Among the initiatives announced was an investment of up to $1 million to develop a new app for the taxi industry with shared dispatch, as well as hailing and payment options similar to what other ride-sharing services offer.

But lawyer Bill McLachlan, who represents the BC Taxi Association, said an app is nothing new for the taxi industry.

He also pointed out that one of the other announced changes – phasing out Class 4 driver’s licences – is really aimed at benefiting ride-sharing services, as opposed to taxi drivers.

The Class 4 commercial licences are more difficult to obtain than the Class 5 licences most British Columbians carry.

Instead, Uber drivers 19 years and older would need to have a licence with no restrictions, pass a criminal record check and be subject to vehicle inspections.

The province also said it would work with municipalities to allow ride-sharing drivers and taxi drivers to pick up and drop off in different cities.

Currently, a Vancouver taxi driver can pick up in Vancouver and drop off in Coquitlam. But the Vancouver driver can’t pick up a passenger in Coquitlam while driving back to his home base.

“The ability to pick up beyond municipal boundaries is a huge issue,” McLachlan said, “and there’s going to be procedural limitations in how that can be invoked because a lot of the cities have an ability to control a number of taxis by having bylaws with caps on the number of taxis.”

Community, Sport and Cultural Development Minister Peter Fassbender, who handles the ride-sharing portfolio in cabinet, told Business in Vancouver on Roundhouse Radio 98.3 FM that the province would continue working with municipalities to introduce the provision.

“There will be a new regulatory framework,” Fassbender said.

“Exactly what that looks like is the work that we’re still doing. But the province is going to be playing a much more active role in setting the standards and removing the limitation on the number of taxi licences that might be available.”

Last October, Vancouver city council placed a one-year moratorium on issuing new taxi licences.

City of Vancouver Coun. Geoff Meggs told CBC’s The Early Edition that opening up the industry to multi-city pickups and drop-offs would be difficult to co-
ordinate among all the different municipal governments.
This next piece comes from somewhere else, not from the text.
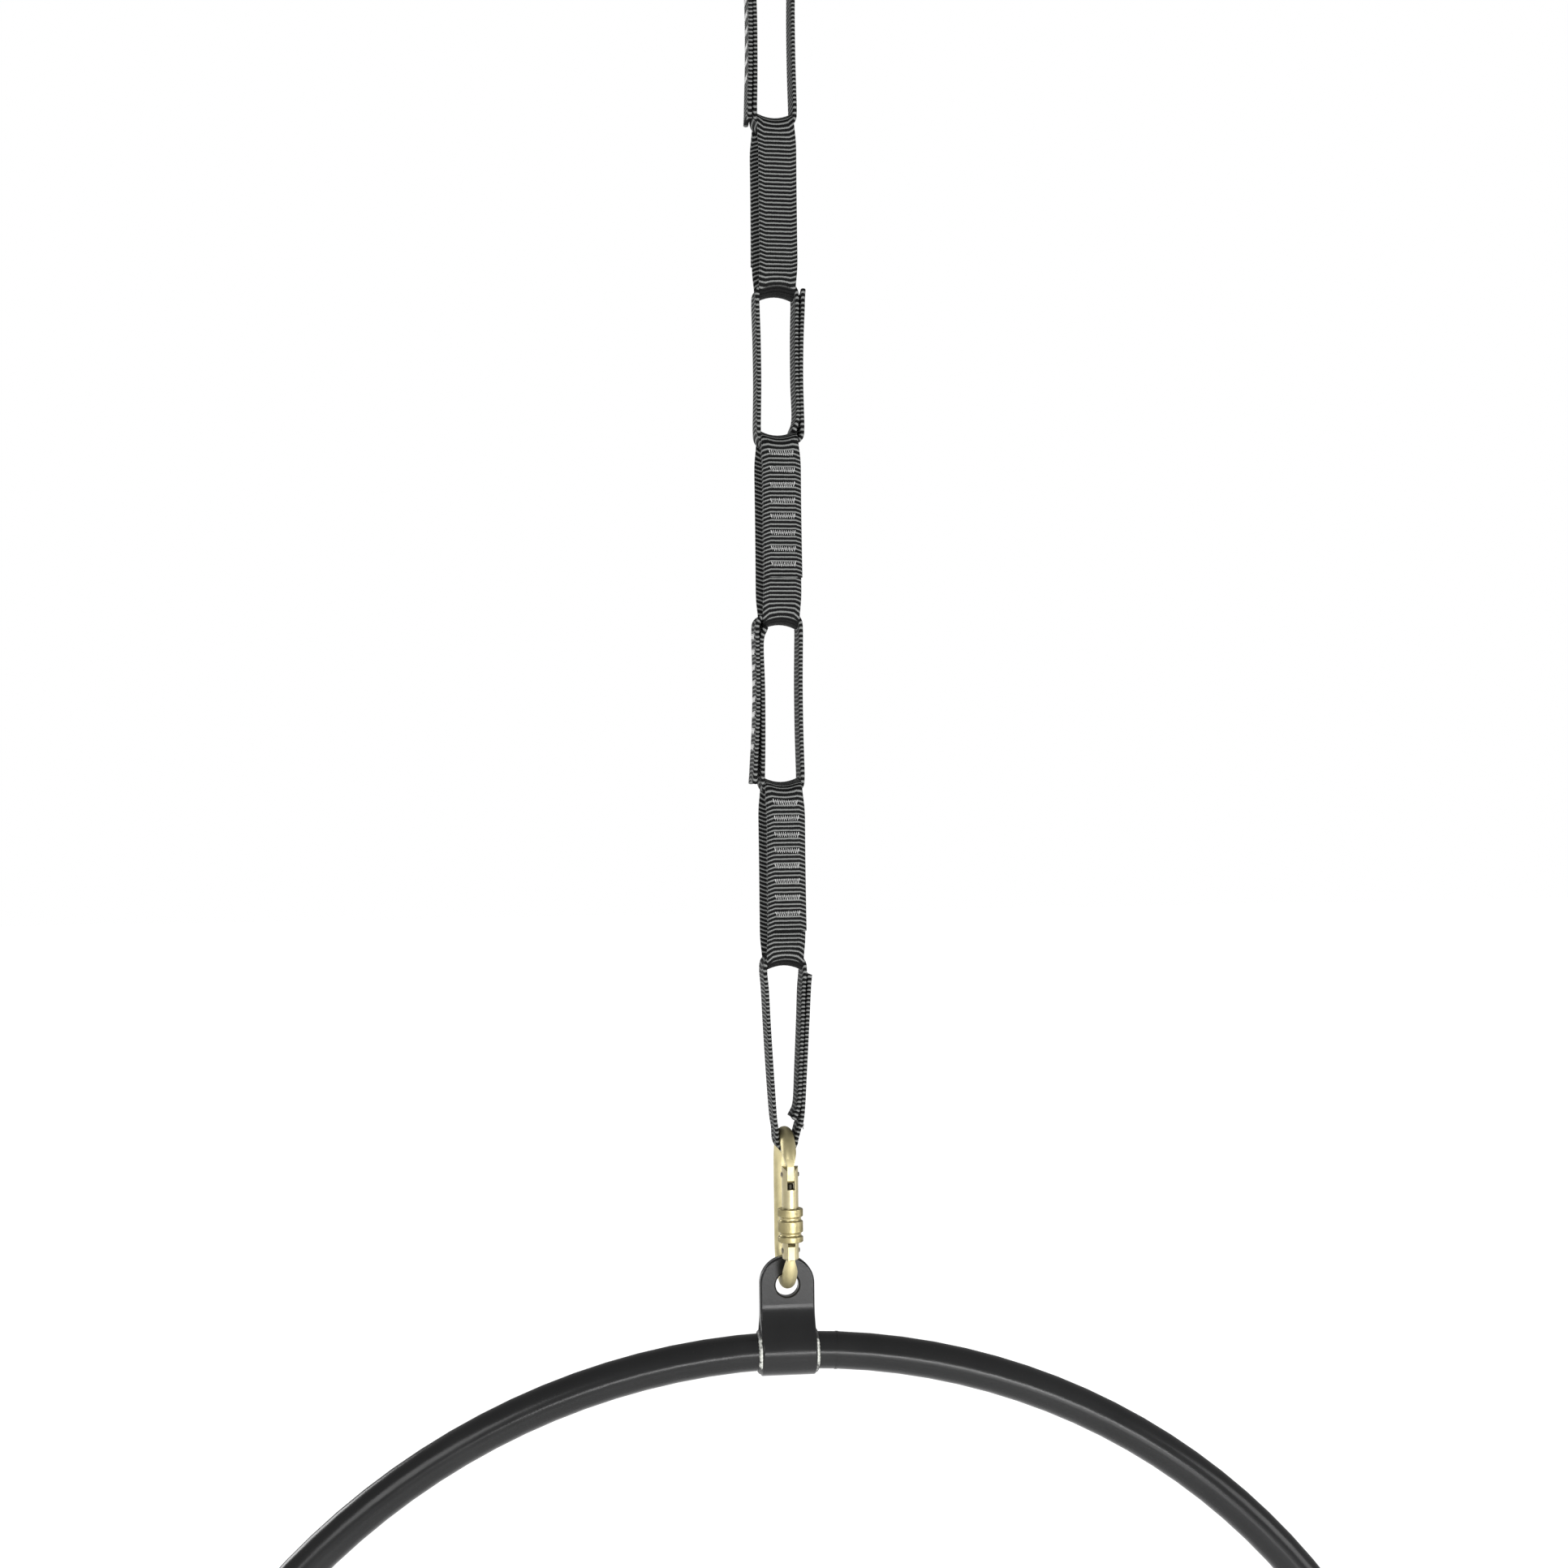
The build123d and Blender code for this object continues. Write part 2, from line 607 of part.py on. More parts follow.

“In an open boundary situation, everyone will go to the Granville entertainment district or a cruise ship, or you’ll face surge pricing,” he said.

Garland Chow, a professor at the University of British Columbia’s Sauder School of Business, said each municipality wants to have guarantees of services dedicated to it.

“The law of the land in any business is you go where the demand is,” said Chow, who specializes in transportation and taxi regulations, “and when you give a carte blanche regional licence that permits you to go any place you want in a much larger region, there will always been underserved and over-served regions.”

He said the introduction of ride-sharing services and open boundaries for taxis would likely result in a busy district like the Granville strip being flooded with vehicles on Fridays and Saturdays.

Meanwhile, other cities will be in short supply of much-needed taxis and ride-sharing services during those periods.

When asked about concerns that a taxi driver could hypothetically buy a licence in a small city like Chilliwack and work almost exclusively in Vancouver, Fassbender said the threshold to get into the business is not going to be low.

“It will be significantly high enough that people aren’t just going to play in the business. They have to be serious about it, as the current taxi companies are. [Taxi companies] want to keep the system the way it is. That’s not reality. Change is here. It is going to continue to happen.”